Finding k (Force constant)
In order to find K we need a graph showing the springs extension compared to the force applied to it.
So we know the area under this graph shows work done.
Work done = 0.5 (Its a triangle) Force x Distance (Extension)
We can then sub in F = kx
Work done = 0.5 x (Force constant x Extension) x Extension
Work done = 0.5 kx^2
Elastic potential energy
Elastic potential energy = 0.5 x Force x Extension
Elastic potential energy = 0.5 x Force constant x Extension^2
Stress = Force / Cross sectional area
Strain = extension / length
Youngs modulus = Stress / Strain
Youngs modulus = ( Force x Length ) / ( Extension x area )
Ultimate tensile strength, this is the maximum tensile force which can be applied to an object before it breaks.
Elastic deformation, this is the deformation experienced by an object, after which it will still return to its original shape.
Plastic deformation, when an object is deformed this way it will no longer return to its original shape.
Ductile, brittle and polymeric materials
Ductile - These objects are easily plastically deformed, for example copper which can be drawn out into wires. This means that it has a very large plastic region. It will be steep at first, then curve out until it eventually breaks.
Brittle - These materials deform very little but will break easily if subjected to sufficient stress. They have little to no plastic region. The area beneath the graph will be little because no elastic potential energy has been stored in it.
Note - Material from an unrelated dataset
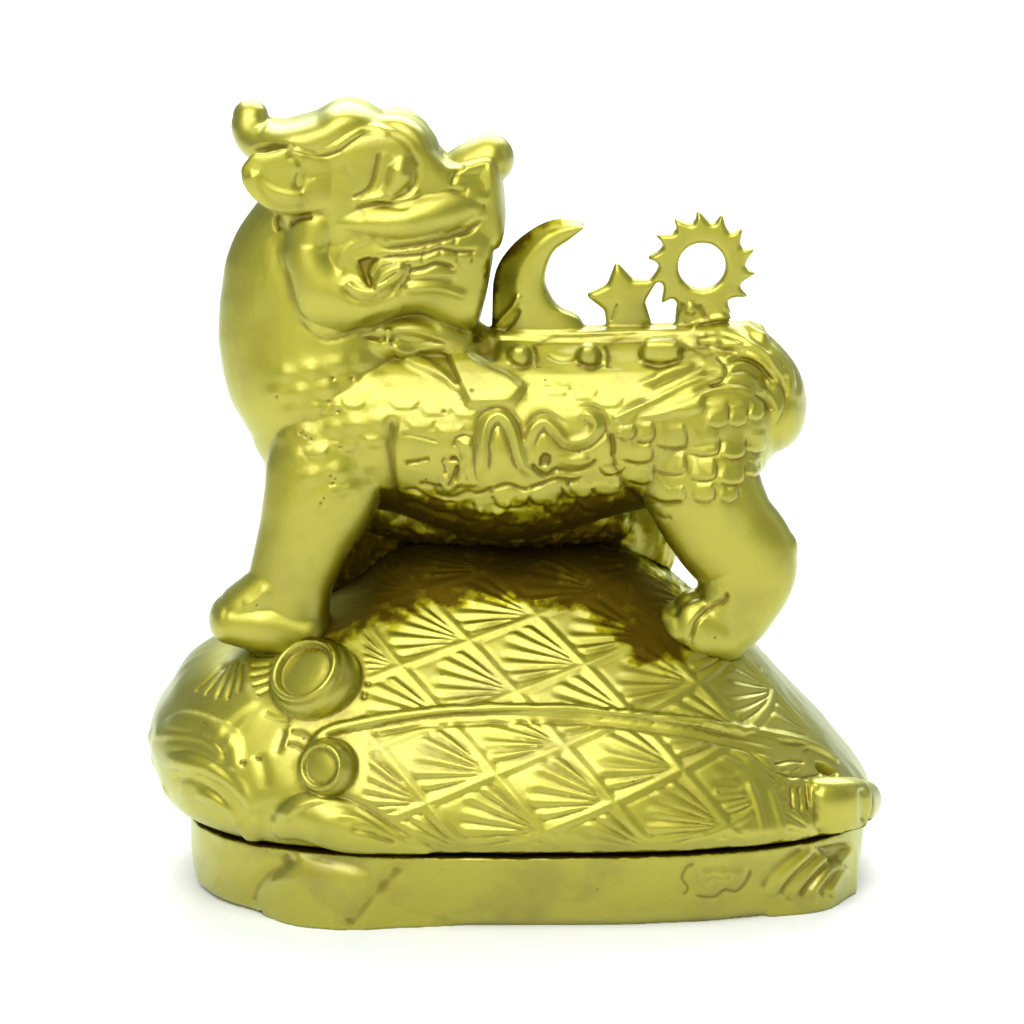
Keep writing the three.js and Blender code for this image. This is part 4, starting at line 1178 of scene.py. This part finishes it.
# Crest. One thick lock that sweeps back from the brow and turns up in a ball.
lock = [
    [-46.4, 0, 95.4, 3.1, 4.4], [-46.2, 0, 93.2, 3.5, 6.2], [-44.4, 0, 91.2, 3.9, 8.4],
    [-40, 0, 90.6, 3.9, 11], [-33.6, 0, 92.4, 4, 11.8], [-29, 0, 94.2, 4.2, 11], [-24, 0, 91.8, 3.9, 9],
]
forms.append(animal(lock, 2.5, 0.9))


# Legs. The near fore leg is upright, the far one set back, and the hind pair have bent hocks. Their
# soles follow the lid's skin and enter it by a hair, where the real figure is fixed on.
SOLE_SUNK = 0.12
SOLE_REACH = 12


def lid_height(x, y):
    """Height of the lid's skin above places of the plan: t is halved until the skin lies as far out
    as the place does."""
    low = np.zeros(np.shape(x))
    high = np.ones(np.shape(x))
    for _ in range(22):
        t = (low + high) / 2
        rise = (bundle(LID, np.arctan2(y, x), t, LID_BOTTOM, LID_HEIGHT)[..., 2] - LID_BOTTOM) / LID_HEIGHT
        skin = bundle(LID, np.arctan2(y - CROWN_BACK * rise**2, x), t, LID_BOTTOM, LID_HEIGHT)
        outside = np.abs(skin[..., 0] - MIDDLE) > np.abs(x)
        low = np.where(outside, t, low)
        high = np.where(outside, high, t)
    return skin[..., 2]


def lift(x, y, sunk):
    """How far the lid's skin at a sole lies above the lowest sole, in hundredths, less sunk."""
    return (float(lid_height(x * HUNDREDTH, y * HUNDREDTH)) - STANDING) / HUNDREDTH - sunk


def leg(rows, square=2.3, cap=0.8):
    """A limb whose underside lies on the lid's skin."""
    grid = animal(rows, square, cap)
    low = grid[..., 2] < STANDING + SOLE_REACH
    ground = lid_height(grid[..., 0][low] - MIDDLE, grid[..., 1][low])
    grid[..., 2][low] = np.maximum(grid[..., 2][low], ground - SOLE_SUNK)
    return grid


def fore_leg(x, y, z):
    """Shank, foot and instep of a fore leg at y, moved by x and raised by z."""
    shank = [
        [-33 + x, y * 0.6, 43 + z, 8.5, 7], [-33.5 + x, y * 0.86, 31 + z, 10.6, 7.4],
        [-37.6 + x, y, 19 + z, 8.2, 6.2], [-40 + x, y, 11 + z, 7.6, 6], [-40.5 + x, y, 3 + z, 7.6, 6.6],
    ]
    foot = [[-37 + x, y, 3 + z, 5, 6.8], [-44 + x, y, 4.6 + z, 5.6, 7.2], [-50.5 + x, y, 5.4 + z, 4.4, 6.6]]
    instep = [
        [-39 + x, y, 14 + z, 5.4, 5.6], [-43.6 + x, y, 10.4 + z, 5, 6], [-48.4 + x, y, 7 + z, 4.6, 6.2],
    ]
    return [leg(shank), leg(foot, cap=0.9), leg(instep)]


def hind_leg(x, y, z):
    """Shank, hock and foot of a hind leg at y, moved by x and raised by z."""
    shank = [
        [33 + x, y * 0.6, 42 + z, 12, 8], [32.5 + x, y * 0.9, 33 + z, 10.8, 8],
        [36.5 + x, y, 24 + z, 9.8, 7], [41.2 + x, y, 17 + z, 9.2, 6.4],
        [39.6 + x, y, 10 + z, 7.6, 6.4], [35.6 + x, y, 4 + z, 6.6, 6.4],
    ]
    hock = [[43 + x, y, 20.5 + z, 6.2, 4.8], [46.4 + x, y, 18.6 + z, 4.6, 4.2]]
    foot = [[36.4 + x, y, 4.6 + z, 6, 6.8], [32 + x, y, 5 + z, 6.8, 7.2], [29.4 + x, y, 4.6 + z, 5.2, 6.4]]
    return [leg(shank), leg(hock, cap=0.9), leg(foot)]


forms += fore_leg(0, -9.5, lift(-40.5, -9.5, 2.5))
forms += fore_leg(14, 9.5, lift(-26.5, 9.5, 12))
forms += hind_leg(0, -9.5, lift(35.6, -9.5, 3.8))
forms += hind_leg(-20.5, 9.5, lift(18.6, 9.5, 16.4))
# metal left between the belly and the lid
web = [[-24, 5, 24, 5, 6], [-12, 6, 21.5, 5, 8], [4, 6, 20.6, 4.4, 8], [18, 6, 22.5, 4.6, 7]]
forms.append(leg(web, 2))
leg_cuts = [
    line([(689, 646), (695, 624), (709, 609), (722, 601), (728, 592)], 3.4, -0.42),
    lap([(729, 596), (713, 609), (700, 625), (694, 646)], 12, 0.24, 3),
    line([(665, 626), (664, 609), (675, 597), (690, 591), (701, 586)], 3.6, 0.24),
    line([(673, 618), (680, 605), (694, 598), (706, 594)], 3, -0.16),
    line([(244, 607), (256, 600), (268, 589)], 5, 0.12),
    line([(228, 606), (224, 616), (226, 628)], 3, -0.08),
    line([(640, 648), (652, 642), (664, 648)], 2.6, 0.2),
]

# Tail and spine. The tail is laid up over the rump in two leaf-like locks; a ledge runs along the
# spine with studs at its side.
tail = [
    [30, 0, 55.4, 2.4, 5], [37.5, 0, 55.6, 3.2, 7], [44.2, 0, 52.6, 3.5, 8], [48.4, 0, 46.6, 3.4, 7.5],
    [47.4, 0, 40.6, 3, 6], [44, 0, 35, 2, 4],
]
ledge = [[-6, 0, 55.6, 1.6, 4], [12, 0, 56.2, 1.6, 4], [34, 0, 56.6, 1.6, 4]]
forms += [animal(tail), animal(ledge, 4, 0.3)]
for x, z, half in ((0.9, 53.9, 0.5), (13, 54.1, 0.5), (25.8, 54.9, 2.2)):
    stud = [[x - half, -8.2, z, 2.2, 2.5], [x + half, -8.2, z, 2.2, 2.5]]
    forms += both(animal, stud, square=3.4, cap=0.7)
spine_cuts = [
    lap([(768, 346), (755, 337), (738, 323), (720, 319), (703, 324), (690, 332)], 16, 0.3, 2.4),
    line([(690, 331), (703, 323), (720, 318), (738, 322), (755, 336), (768, 345)], 2.8, 0.2),
    line([(694, 337), (712, 333), (732, 338), (750, 347)], 2.4, -0.2),
    lap([(783, 384), (771, 364), (757, 351), (738, 346), (716, 349)], 14, 0.3, 2.6),
    *[line(strand, 2.8, 0.14) for strand in [
        [(724, 357), (742, 354), (760, 361), (775, 378)],
        [(728, 367), (746, 364), (762, 373), (772, 388)],
        [(752, 333), (772, 346), (788, 366), (796, 388)],
        [(766, 350), (780, 364), (789, 382), (791, 402)],
    ]],
    *[line(strand, 2.4, -0.16) for strand in [
        [(722, 362), (742, 359), (760, 367), (773, 383)],
        [(728, 372), (746, 370), (760, 379)],
        [(744, 334), (764, 348), (780, 366), (789, 388)],
        [(762, 336), (782, 352), (796, 374), (800, 396)],
        [(776, 376), (785, 394), (784, 412), (774, 430)],
        [(754, 393), (765, 401), (771, 411)],
    ]],
    line([(714, 355), (725, 364), (727, 374), (719, 383), (708, 386)], 2.6, -0.22),
    line([(708, 338), (703, 333), (696, 336), (696, 343), (703, 347), (711, 343)], 2.2, -0.14),
    line([(757, 387), (768, 394), (776, 405), (777, 413), (771, 418)], 2.8, 0.22),
    line([(676, 356), (690, 347), (705, 354), (718, 352)], 2.4, -0.16),
    line([(640, 361), (660, 366), (682, 360)], 2.6, -0.2),
    line([(575, 361), (590, 367), (606, 362)], 2.6, -0.2),
    line([(508, 361), (522, 367), (537, 361)], 2.6, -0.2),
    lap([(535, 368), (537, 355), (533, 345)], 10, -0.3, 2.4),
    lap([(606, 368), (608, 355), (604, 345)], 10, -0.3, 2.4),
    line([(500, 334), (560, 337), (620, 335), (690, 330)], 2.2, -0.1),
    line([(545, 352), (560, 360), (575, 359)], 2.6, -0.12),
]


# Moon, star and sun. Three flat emblems in a row on the ledge, each on a foot of its own: a fat
# crescent with a broad bevel on its back, a five-pointed star, and a ring with hooked points.
MOON_THICKNESS = 3.2
EMBLEM_THICKNESS = 1.6
SUN_RADIUS = 4.9
SUN_HOLE_RADIUS = 2.1
SUN_POINT_PITCH = 2.2


def upright(points):
    """Places across and up in hundredths of the figure's height, as millimetres."""
    return [(x * HUNDREDTH + MIDDLE, z * HUNDREDTH + STANDING) for x, z in points]


def crescent(back, hollow, thickness):
    """A body between two smooth curves: at each share of both it has a flat-sided oval section, whose
    depth falls off towards the back curve."""
    share = np.linspace(0, 1, 80)
    far = through(back, share)[0]
    near = through(hollow, share)[0]
    angle = np.linspace(0, 2 * math.pi, 56, endpoint=False)
    across = np.sign(np.cos(angle)) * np.abs(np.cos(angle)) ** 0.6
    depth = np.sign(np.sin(angle)) * np.abs(np.sin(angle)) ** 0.45
    depth *= 1 - 0.72 * ease((-across - 0.1) / 0.9)
    closing = np.concatenate([[0], np.ones(78), [0]])
    half = ((near - far) / 2)[:, None] * across[None, :, None] * closing[:, None, None]
    flat = ((far + near) / 2)[:, None] + half
    y = thickness / 2 * depth[None, :] * closing[:, None]
    return np.stack([flat[..., 0], y, flat[..., 1]], axis=-1)


moon = crescent(
    upright([(-4, 54), (-4, 60), (-3.8, 65.6), (-2.5, 69.6), (0.6, 73.4), (5, 76.3), (9, 77.3),
             (12.4, 76.4)]),
    upright([(14, 54), (11.7, 59.2), (8.2, 61.2), (6.2, 64), (5.5, 67), (6.9, 71.3), (9.8, 73.6),
             (12.5, 75.7)]),
    MOON_THICKNESS,
)


def star(centre, tip, valley, turn, thickness):
    """A five-pointed star with rounded edges."""
    angle = np.linspace(0, 2 * math.pi, 240, endpoint=False)
    phase = np.abs(np.mod((angle - math.pi / 2 - turn) * 5 / (2 * math.pi) + 0.5, 1) - 0.5) * 2
    half = math.pi / 5
    reach = tip * valley * math.sin(half) / (
        valley * np.sin(half * (1 - phase)) + tip * np.sin(half * phase)
    )
    reach = np.minimum(reach, 0.94 * tip)
    rim = np.column_stack([reach * np.cos(angle), np.zeros(240), reach * np.sin(angle)])
    rows = [(0, -1), (0.5, -1), (0.84, -0.92), (1, -0.55), (1, 0.55), (0.84, 0.92), (0.5, 1), (0, 1)]
    return np.stack([centre + rim * r + [0, thickness / 2 * y, 0] for r, y in rows])


def sun_ring(centre, reach, hole, thickness, count):
    """A ring with hooked points: along each point the rim climbs in a hollow curve to a blunt tip
    that leans forward, and drops in a shorter one."""
    angle = np.linspace(0, 2 * math.pi, count * 20, endpoint=False)
    phase = np.mod(angle * count / (2 * math.pi), 1)
    climb = np.where(phase < 0.56, phase / 0.56, (1 - phase) / 0.44)
    point = np.minimum(climb**2.2, 0.88) / 0.88
    rim = reach * (0.79 + 0.21 * point)
    lean = angle + 0.06 * point
    section = [(0, -0.7), (0.12, -1), (0.5, -1), (0.85, -0.95), (1, -0.5), (1, 0.5), (0.85, 0.95), (0.5, 1),
               (0.12, 1), (0, 0.7)]
    rings = []
    for share, y in section:
        r = hole + (rim - hole) * share
        turn = angle + (lean - angle) * share
        rings.append(centre + np.column_stack([r * np.cos(turn), np.full(len(r), thickness / 2 * y),
                                               r * np.sin(turn)]))
    return np.stack([*rings, rings[0]])


half_thickness = EMBLEM_THICKNESS / 2 / HUNDREDTH
star_place, sun_place = (np.array([x, 0, z]) for x, z in upright([(19.4, 62.8), (33.2, 68.8)]))
star_foot = [[19.9, 0, 54.5, 3.6, half_thickness], [19.9, 0, 58, 3.2, half_thickness],
             [19.6, 0, 61.5, 3.4, half_thickness]]
sun_foot = [[33.4, 0, 54.5, 5.6, half_thickness], [33.2, 0, 58.5, 4.7, half_thickness],
            [33, 0, 62, 4.2, half_thickness]]
points_round = round(2 * math.pi * SUN_RADIUS / SUN_POINT_PITCH)
forms += [
    moon,
    star(star_place, 7 * HUNDREDTH, 3.9 * HUNDREDTH, 0.2, EMBLEM_THICKNESS),
    sun_ring(sun_place, SUN_RADIUS, SUN_HOLE_RADIUS, EMBLEM_THICKNESS, points_round),
    animal(star_foot, 6, 0.1),
    animal(sun_foot, 6, 0.1),
]
emblem_cuts = [
    line([(494, 330), (503, 318), (514, 306), (520, 293)], 3, 0.3),
    line([(500, 334), (512, 322), (520, 308)], 2.4, -0.2),
    line([(672, 324), (677, 312), (684, 302)], 2.4, -0.2),
    line([(708, 324), (704, 312), (698, 303)], 2.4, -0.16),
    pad([(684, 306), (690, 301), (697, 306), (696, 313), (690, 316), (684, 312)], 4, 0.24),
    line([(610, 322), (614, 312), (618, 302)], 2.2, -0.12),
]

# Figure, put together. All its forms become one casting, which is carved on both sides. Dark brown
# shade is painted under the belly, and on the legs past the middle plane below it, which also get a rough
# skin.
ROUGH_SKIN = 0.08

figure = fused("qilin_casting", forms, cell=0.15, rounds=8)
places, normals = skin_of(figure)
# painted shade and rough skin on the legs' inner sides and over the far legs: past the middle plane and
# below the belly, and less so on the far hind leg
above = (places[:, 2] - STANDING) / HUNDREDTH
across = (places[:, 0] - MIDDLE) / HUNDREDTH
shaded_rough_far_half = ease((places[:, 1] + 2.2) / 2) * ease((27 - above) / 7) * (1 - 0.75 * ease((across - 18) / 5))
# painted shade on the downward faces under the belly
underside_shade = ease((-normals[:, 2] - 0.25) / 0.5) * ease((36 - above) / 8) * ease((32 - np.abs(across)) / 6)
painted_shade = np.maximum(shaded_rough_far_half, underside_shade)
# painted shade: dark brown is also painted behind the muzzle and on the moon's bevel, where shade falls
moon_back = smooth_path([(556, 219), (541, 222), (526, 231), (511, 245), (498, 261), (492, 285), (490, 315),
                         (480, 336)])
gap, _, _ = distances(spots_of(places), moon_back)
painted_shade = np.maximum(painted_shade, 0.8 * np.exp(-((gap / 11) ** 2)))
cuts = flank_cuts + head_cuts + leg_cuts + spine_cuts + emblem_cuts
height = carved(places, normals, cuts) + UNEVENNESS * uneven(places, size=3.2, seed=7)
height += ROUGH_SKIN * shaded_rough_far_half * uneven(places, size=0.9, seed=11)
places += normals * height[:, None]
finished(figure, places, 195_000, painted_shade)
figure.data.materials.append(brass("figure_brass", stain=0.6, depth=0.85, roughness=0.46, grain=0.2))
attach(figure, "root")
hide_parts("qilin_figure")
It should be a very steep line that stops abruptly.
Polymeric - The molecules in these materials are arranged in very long squashed chains, this means that these materials are very easy to stretch for a short time and then become very hard to stretch, the graph of these materials should be an S-shaped curve.
Stiff and strong
Stiff - These materials have a very high youns modulus but exhibit little extension, most likely to be brittle.
Strong - These objects can take a lot of force before they break. For example steel.